We can choose to eat at a premises knowing that we may be asked for a tip or we can choose not to eat there, but we cannot be required to pay a tip. If it offends to be asked then that probably precludes eating at the establishment, if I was offended by being asked after the meal I would note my displeasure, not pay the tip and I would probably not attend there again. If I wished to eat there again I would know that I am going to be asked and I would not be offended by the request as I had been made aware of the conditions for eating there, but I might not still pay a tip.

Of course the Menu could also be altered to indicate Tipping was encouraged but not required and I believe this is perfectly legal to do, but I may be corrected on this. The illegal act would be to require a tip.


#17

I am a put off by this item since it presumes a tipping culture, or minimally ‘sells’ tipping, however the comments on adding a tip to a card are instructive.


#18

No. Never.
Slightly OT but similar vein - Same applies for any other surcharges/etc - public holidays, credit card - anything additional - if it is clearly and obviously documented on the menu then it is my choice whether to pay, as I see the menu as the ‘price list’, the sales document if you will, and thats OK - I feel it is advertised properly. Any minuscule sign at the register or fine print inside the back cover of the menu is irrelevant. Had a local restaurant try hit me with a 4% credit card fee a couple of years ago - on the strength of a sign at the register that was literally the size of a business card that I was supposed to see on the way in … didn’t pay the fee. Haven’t been back.


#19

Several years ago my nephew worked for a coffee shop that never paid penalty rates.

Seriously? You really have to be desperate to start jumping through the obstacles successive governments have placed in the way of unemployed people seeking entitlements.
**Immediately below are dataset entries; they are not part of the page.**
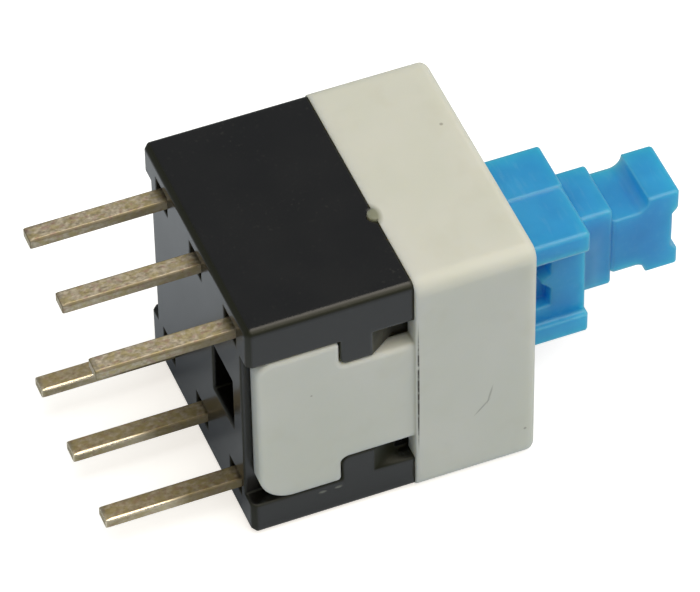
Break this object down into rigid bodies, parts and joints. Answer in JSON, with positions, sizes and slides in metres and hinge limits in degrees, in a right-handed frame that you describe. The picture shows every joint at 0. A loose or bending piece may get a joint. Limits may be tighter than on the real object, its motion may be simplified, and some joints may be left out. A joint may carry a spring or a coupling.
{
  "type": "latching pushbutton switch",
  "caption": "Small board-mounted latching pushbutton switch: black base with flat pins, ivory clip-over collar, blue stepped plunger",
  "frame": {"origin": "middle of the field of six pins on the seating plane that meets the circuit board", "axes": "+X along the plunger, outwards from the board; +Y along a row of pins, away from the picture's near tongue; +Z across the rows, upwards as the switch lies on its side"},
  "size_m": [0.0174, 0.008, 0.008],
  "materials": {
    "base": "satin moulded black thermoplastic",
    "collar": "satin moulded ivory white thermoplastic",
    "plunger": "satin moulded blue acetal",
    "terminal": "stamped brass, tin plated",
    "contact": "stamped and folded phosphor bronze",
    "spring_steel": "bright spring wire and strip"
  },
  "bodies": {
    "case": {"base_housing": "base", "cover_frame": "collar", "return_spring": "spring_steel", "latch_leaf_spring": "spring_steel", "terminal_upper_back": "terminal", "terminal_upper_middle": "terminal", "terminal_upper_front": "terminal", "terminal_lower_back": "terminal", "terminal_lower_middle": "terminal", "terminal_lower_front": "terminal"},
    "plunger": {"plunger": "plunger", "contact_clip_upper": "contact", "contact_clip_lower": "contact"},
    "latch": {"latch_pin": "spring_steel"}
  },
  "joints": [
    {"name": "plunger_slide", "type": "slide", "parent": "case", "child": "plunger", "axis": [-1, 0, 0], "range_m": [0, 0.0023], "stiffness_N_per_m": 450, "springref_m": -0.0001, "deforming": ["return_spring"]},
    {"name": "latch_pin_swing", "type": "hinge", "parent": "case", "child": "latch", "pos_m": [0.0014, -0.002, 0], "axis": [0, -1, 0], "range_deg": [0, 6.5]}
  ],
  "couplings": [
    {"joint": "latch_pin_swing", "follows": "plunger_slide", "rad_per_m": 48.2}
  ]
}
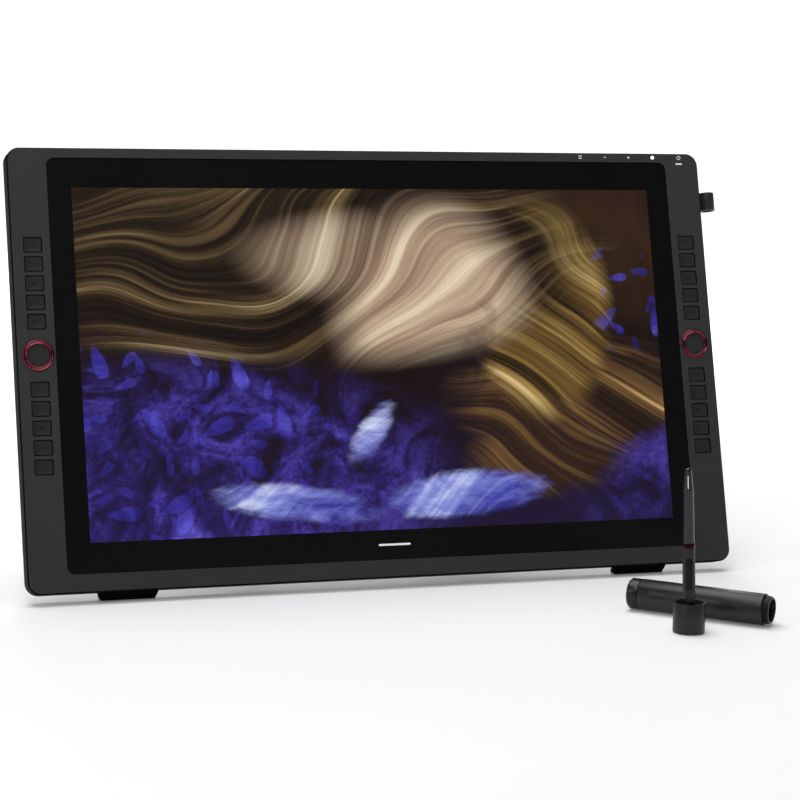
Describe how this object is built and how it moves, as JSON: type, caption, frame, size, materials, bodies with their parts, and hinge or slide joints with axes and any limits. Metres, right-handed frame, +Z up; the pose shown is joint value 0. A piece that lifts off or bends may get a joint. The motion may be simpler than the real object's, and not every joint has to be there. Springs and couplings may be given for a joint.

More importantly, Centrelink should not be picking up the tab when people are willing and able to work but are underpaid and insecure in their employment.

We should be reversing the increasing casualisation of the workforce, and looking to government policies that actually consider workers’ rights and not just employers. I would be unsurprised if some in the current government actively encouraged tipping as an excuse for lowering real wages even further.


#20

Why do you compare the wages to the US? compare it to eg. Switzerland, nobody there would work for the “money” paid in AUS! Australien waiters and hospitality are still lowest paid people in AUS. therefore a friendly or fast service deserves a tip anytime. But no tip by card, the money paid by card, goes to the owners bank account. I doubt strongly that it finds the way from there in to the pocket of the waitress!